## GIVEN TASK
Repeat each line exactly, leaving nothing out.
════════════════
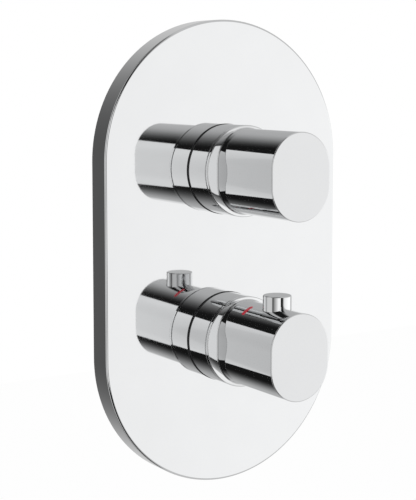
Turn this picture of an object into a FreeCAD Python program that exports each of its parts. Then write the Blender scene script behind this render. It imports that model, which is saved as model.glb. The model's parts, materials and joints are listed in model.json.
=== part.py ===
"""Concealed thermostatic shower valve with an oblong cover plate and two round controls.

Millimetres. +Z is up and the front of the valve faces -Y. The origin lies on the finished
wall (y = 0), midway between the two controls: the trim stands in front of it and the brass
body is built in behind it. Upper control: diverter with shut-off. Lower control: temperature.
"""
import FreeCAD, Part
import Sketcher
import math
import os
import re

Vector = FreeCAD.Vector
Rotation = FreeCAD.Rotation
Placement = FreeCAD.Placement

doc = FreeCAD.newDocument("ThermostaticShowerValve")
sheet = doc.addObject("Spreadsheet::Sheet", "Size")

# ---------------------------------------------------------------- driving dimensions
SIZES = {
    # cover plate and its wall seal
    "plate_width": 130.0,
    "plate_height": 220.0,
    "plate_depth": 12.0,
    "plate_wall": 2.2,
    "plate_edge": 0.9,
    "gasket_width": 4.0,
    "control_spacing": 80.0,
    # fixed sleeve and the black seal ring under it
    "sleeve_length": 13.6,
    "sleeve_flange": 1.8,
    "sleeve_mouth_gap": 1.0,
    "seal_thickness": 1.0,
    "seal_bulge": 0.15,
    "plate_hole_gap": 0.6,
    # control knobs
    "turn_gap": 0.4,
    "joint_edge": 0.2,
    "lip_thickness": 1.6,
    "lip_width": 1.5,
    "lip_edge": 0.35,
    "knob_radius": 19.8,
    "flat_wall": 2.3,
    "knob_reach": 58.5,
    "knob_edge": 0.4,
    "end_wall": 4.2,
    "hub_step": 1.5,
    "hub_length": 9.0,
    "grub_radius": 2.5,
    "grub_sink": 1.5,
    "grub_hex": 1.2,
    # safety button of the temperature knob
    "button_setback": 41.3,
    "button_radius": 6.5,
    "button_rise": 5.9,
    "button_wall": 1.5,
    "button_travel": 2.2,
    "button_spring_rest": 1.3,
    "button_edge": 0.2,
    "stem_radius": 2.0,
    "stem_groove_depth": 0.6,
    "clip_reach": 1.6,
    "clip_thickness": 0.6,
    "foot_step": 0.6,
    "foot_length": 1.4,
    "button_wire": 0.2,
    # red mark let into the temperature knob
    "mark_setback": 29.0,
    "mark_angle": 30.0,
    "mark_length": 6.6,
    "mark_width": 2.3,
    "mark_depth": 0.5,
    # turning stops inside the knobs
    "stop_wall": 1.5,
    "stop_clearance": 0.5,
    "stop_length": 5.0,
    "stop_lug_angle": 16.0,
    "rib_height": 2.5,
    "rib_root": 1.0,
    "rib_angle": 20.0,
    "stop_spare_angle": 1.5,
    "diverter_turn": 90.0,
    "cold_turn": 150.0,
    "hot_turn": 60.0,
    # adapters between knobs and spindles
    "socket_wall": 3.5,
    "socket_length": 11.0,
    "socket_depth": 9.5,
    "adapter_shaft_wall": 2.2,
    "adapter_web": 3.0,
    "screw_radius": 2.0,
    "screw_length": 12.0,
    "screw_head_radius": 3.8,
    "screw_head": 3.0,
    "hex_socket": 1.7,
    "hex_depth": 1.8,
    # brass body
    "boss_rise": 6.0,
    "barrel_wall": 2.5,
    "barrel_floor": 12.0,
    "bore_depth": 38.0,
    "flange_side": 6.5,
    "flange_end": 10.5,
    "flange_thickness": 6.0,
    "flange_corner": 8.0,
    "port_wall": 3.7,
    "inlet_step": 1.85,
    "inlet_depth": 25.0,
    "outlet_reach": 35.0,
    "outlet_step": 3.0,
    "thread_radius": 9.3,
    "thread_length": 13.0,
    "check_play": 0.7,
    "passage_radius": 3.0,
    "passage_wall": 1.5,
    "outlet_passage_radius": 3.5,
    "gallery_radius": 4.0,
    "gallery_wall": 1.5,
    "gallery_overrun": 16.0,
    "gallery_top": 8.0,
    "plug_step": 2.0,
    "plug_length": 7.0,
    # wall bracket
    "bracket_play": 5.5,
    "bracket_thickness": 2.0,
    "bracket_hole_gap": 1.5,
    "fixing_width": 56.0,
    "fixing_inset": 28.0,
    "fixing_hole": 2.75,
    "body_screw_side": 6.0,
    "body_screw_end": 7.0,
    "body_screw_radius": 2.45,
    "body_screw_head": 4.5,
    "body_screw_head_height": 2.8,
    "body_screw_slope": 1.0,
    "body_screw_length": 8.0,
    # threaded collars that hold the cartridges and carry the sleeves
    "collar_step": 1.85,
    "collar_grip": 1.8,
    "collar_sink": 2.0,
    "collar_setback": 0.2,
    "spanner_slot": 4.0,
    "spanner_slot_depth": 3.0,
    # parts that both cartridges share
    "housing_wall": 2.3,
    "neck_wall": 3.0,
    "neck_reach": 34.0,
    "spindle_radius": 6.0,
    "spline_radius": 4.5,
    "adapter_gap": 1.0,
    "ring_section": 1.0,
    "ring_play": 1.0,
    "ring_land": 1.25,
    # diverter cartridge
    "disc_rim": 1.4,
    "disc_thickness": 3.0,
    "disc_film": 0.05,
    "disc_port_radius": 2.6,
    "disc_port_pitch": 8.5,
    "disc_centre_radius": 3.2,
    "disc_slot_depth": 1.8,
    "driver_inset": 1.0,
    "driver_thickness": 6.0,
    "base_thickness": 3.0,
    "base_seal": 2.0,
    "base_way_gain": 0.2,
    "seal_way_gain": 0.4,
    # thermostatic cartridge
    "nut_play": 1.0,
    "nut_side": 3.3,
    "nut_gap": 0.3,
    "nut_front": 5.0,
    "nut_length": 10.0,
    "nut_wall": 3.5,
    "stud_radius": 3.5,
    "spindle_step": 2.6,
    "spindle_flange_thickness": 3.0,
    "seat_thickness": 2.0,
    "shuttle_bore_wall": 1.7,
    "shuttle_slip": 0.08,
    "shuttle_relief": 1.0,
    "shuttle_wall": 1.8,
    "shuttle_length": 13.0,
    "shuttle_band_length": 5.0,
    "shuttle_web": 2.0,
    "web_hole": 1.2,
    "cold_gap": 0.38,
    "hot_gap": 0.66,
    "hot_seat_floor": 1.0,
    "hot_seat_lap": 1.1,
    "cage_gap": 1.4,
    "window_radius": 1.7,
    "annulus_wall": 1.6,
    "annulus_length": 4.5,
    "element_radius": 3.6,
    "element_step": 0.8,
    "element_pin": 1.2,
    "plunger_thickness": 1.4,
    "overload_wire": 0.5,
    "overload_play": 0.55,
    "return_wire": 0.45,
    # check valves and strainers in the inlets
    "check_wall": 1.6,
    "check_length": 9.5,
    "strainer_thickness": 0.8,
    "strainer_hole": 0.7,
    "strainer_pitch": 2.75,
    "poppet_radius": 4.9,
    "poppet_lap": 0.9,
    "poppet_head": 1.5,
    "poppet_stem": 1.2,
    "poppet_travel": 1.4,
    "check_seat": 2.0,
    "check_guide": 2.5,
    "check_wire": 0.25,
    # clearances
    "fit": 0.05,
    "easy_fit": 0.1,
    "gap": 0.3,
}
for row, (alias, size) in enumerate(SIZES.items(), start=1):
    sheet.set(f"A{row}", alias)
    sheet.set(f"B{row}", str(size))
    sheet.setAlias(f"B{row}", alias)
doc.recompute()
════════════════
## EXERCISE OUTPUT
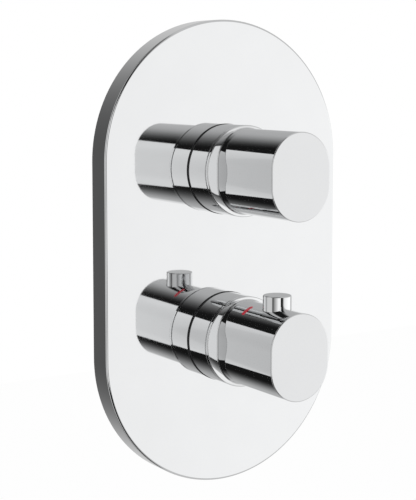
Turn this picture of an object into a FreeCAD Python program that exports each of its parts. Then write the Blender scene script behind this render. It imports that model, which is saved as model.glb. The model's parts, materials and joints are listed in model.json.
=== part.py ===
"""Concealed thermostatic shower valve with an oblong cover plate and two round controls.

Millimetres. +Z is up and the front of the valve faces -Y. The origin lies on the finished
wall (y = 0), midway between the two controls: the trim stands in front of it and the brass
body is built in behind it. Upper control: diverter with shut-off. Lower control: temperature.
"""
import FreeCAD, Part
import Sketcher
import math
import os
import re

Vector = FreeCAD.Vector
Rotation = FreeCAD.Rotation
Placement = FreeCAD.Placement

doc = FreeCAD.newDocument("ThermostaticShowerValve")
sheet = doc.addObject("Spreadsheet::Sheet", "Size")

# ---------------------------------------------------------------- driving dimensions
SIZES = {
    # cover plate and its wall seal
    "plate_width": 130.0,
    "plate_height": 220.0,
    "plate_depth": 12.0,
    "plate_wall": 2.2,
    "plate_edge": 0.9,
    "gasket_width": 4.0,
    "control_spacing": 80.0,
    # fixed sleeve and the black seal ring under it
    "sleeve_length": 13.6,
    "sleeve_flange": 1.8,
    "sleeve_mouth_gap": 1.0,
    "seal_thickness": 1.0,
    "seal_bulge": 0.15,
    "plate_hole_gap": 0.6,
    # control knobs
    "turn_gap": 0.4,
    "joint_edge": 0.2,
    "lip_thickness": 1.6,
    "lip_width": 1.5,
    "lip_edge": 0.35,
    "knob_radius": 19.8,
    "flat_wall": 2.3,
    "knob_reach": 58.5,
    "knob_edge": 0.4,
    "end_wall": 4.2,
    "hub_step": 1.5,
    "hub_length": 9.0,
    "grub_radius": 2.5,
    "grub_sink": 1.5,
    "grub_hex": 1.2,
    # safety button of the temperature knob
    "button_setback": 41.3,
    "button_radius": 6.5,
    "button_rise": 5.9,
    "button_wall": 1.5,
    "button_travel": 2.2,
    "button_spring_rest": 1.3,
    "button_edge": 0.2,
    "stem_radius": 2.0,
    "stem_groove_depth": 0.6,
    "clip_reach": 1.6,
    "clip_thickness": 0.6,
    "foot_step": 0.6,
    "foot_length": 1.4,
    "button_wire": 0.2,
    # red mark let into the temperature knob
    "mark_setback": 29.0,
    "mark_angle": 30.0,
    "mark_length": 6.6,
    "mark_width": 2.3,
    "mark_depth": 0.5,
    # turning stops inside the knobs
    "stop_wall": 1.5,
    "stop_clearance": 0.5,
    "stop_length": 5.0,
    "stop_lug_angle": 16.0,
    "rib_height": 2.5,
    "rib_root": 1.0,
    "rib_angle": 20.0,
    "stop_spare_angle": 1.5,
    "diverter_turn": 90.0,
    "cold_turn": 150.0,
    "hot_turn": 60.0,
    # adapters between knobs and spindles
    "socket_wall": 3.5,
    "socket_length": 11.0,
    "socket_depth": 9.5,
    "adapter_shaft_wall": 2.2,
    "adapter_web": 3.0,
    "screw_radius": 2.0,
    "screw_length": 12.0,
    "screw_head_radius": 3.8,
    "screw_head": 3.0,
    "hex_socket": 1.7,
    "hex_depth": 1.8,
    # brass body
    "boss_rise": 6.0,
    "barrel_wall": 2.5,
    "barrel_floor": 12.0,
    "bore_depth": 38.0,
    "flange_side": 6.5,
    "flange_end": 10.5,
    "flange_thickness": 6.0,
    "flange_corner": 8.0,
    "port_wall": 3.7,
    "inlet_step": 1.85,
    "inlet_depth": 25.0,
    "outlet_reach": 35.0,
    "outlet_step": 3.0,
    "thread_radius": 9.3,
    "thread_length": 13.0,
    "check_play": 0.7,
    "passage_radius": 3.0,
    "passage_wall": 1.5,
    "outlet_passage_radius": 3.5,
    "gallery_radius": 4.0,
    "gallery_wall": 1.5,
    "gallery_overrun": 16.0,
    "gallery_top": 8.0,
    "plug_step": 2.0,
    "plug_length": 7.0,
    # wall bracket
    "bracket_play": 5.5,
    "bracket_thickness": 2.0,
    "bracket_hole_gap": 1.5,
    "fixing_width": 56.0,
    "fixing_inset": 28.0,
    "fixing_hole": 2.75,
    "body_screw_side": 6.0,
    "body_screw_end": 7.0,
    "body_screw_radius": 2.45,
    "body_screw_head": 4.5,
    "body_screw_head_height": 2.8,
    "body_screw_slope": 1.0,
    "body_screw_length": 8.0,
    # threaded collars that hold the cartridges and carry the sleeves
    "collar_step": 1.85,
    "collar_grip": 1.8,
    "collar_sink": 2.0,
    "collar_setback": 0.2,
    "spanner_slot": 4.0,
    "spanner_slot_depth": 3.0,
    # parts that both cartridges share
    "housing_wall": 2.3,
    "neck_wall": 3.0,
    "neck_reach": 34.0,
    "spindle_radius": 6.0,
    "spline_radius": 4.5,
    "adapter_gap": 1.0,
    "ring_section": 1.0,
    "ring_play": 1.0,
    "ring_land": 1.25,
    # diverter cartridge
    "disc_rim": 1.4,
    "disc_thickness": 3.0,
    "disc_film": 0.05,
    "disc_port_radius": 2.6,
    "disc_port_pitch": 8.5,
    "disc_centre_radius": 3.2,
    "disc_slot_depth": 1.8,
    "driver_inset": 1.0,
    "driver_thickness": 6.0,
    "base_thickness": 3.0,
    "base_seal": 2.0,
    "base_way_gain": 0.2,
    "seal_way_gain": 0.4,
    # thermostatic cartridge
    "nut_play": 1.0,
    "nut_side": 3.3,
    "nut_gap": 0.3,
    "nut_front": 5.0,
    "nut_length": 10.0,
    "nut_wall": 3.5,
    "stud_radius": 3.5,
    "spindle_step": 2.6,
    "spindle_flange_thickness": 3.0,
    "seat_thickness": 2.0,
    "shuttle_bore_wall": 1.7,
    "shuttle_slip": 0.08,
    "shuttle_relief": 1.0,
    "shuttle_wall": 1.8,
    "shuttle_length": 13.0,
    "shuttle_band_length": 5.0,
    "shuttle_web": 2.0,
    "web_hole": 1.2,
    "cold_gap": 0.38,
    "hot_gap": 0.66,
    "hot_seat_floor": 1.0,
    "hot_seat_lap": 1.1,
    "cage_gap": 1.4,
    "window_radius": 1.7,
    "annulus_wall": 1.6,
    "annulus_length": 4.5,
    "element_radius": 3.6,
    "element_step": 0.8,
    "element_pin": 1.2,
    "plunger_thickness": 1.4,
    "overload_wire": 0.5,
    "overload_play": 0.55,
    "return_wire": 0.45,
    # check valves and strainers in the inlets
    "check_wall": 1.6,
    "check_length": 9.5,
    "strainer_thickness": 0.8,
    "strainer_hole": 0.7,
    "strainer_pitch": 2.75,
    "poppet_radius": 4.9,
    "poppet_lap": 0.9,
    "poppet_head": 1.5,
    "poppet_stem": 1.2,
    "poppet_travel": 1.4,
    "check_seat": 2.0,
    "check_guide": 2.5,
    "check_wire": 0.25,
    # clearances
    "fit": 0.05,
    "easy_fit": 0.1,
    "gap": 0.3,
}
for row, (alias, size) in enumerate(SIZES.items(), start=1):
    sheet.set(f"A{row}", alias)
    sheet.set(f"B{row}", str(size))
    sheet.setAlias(f"B{row}", alias)
doc.recompute()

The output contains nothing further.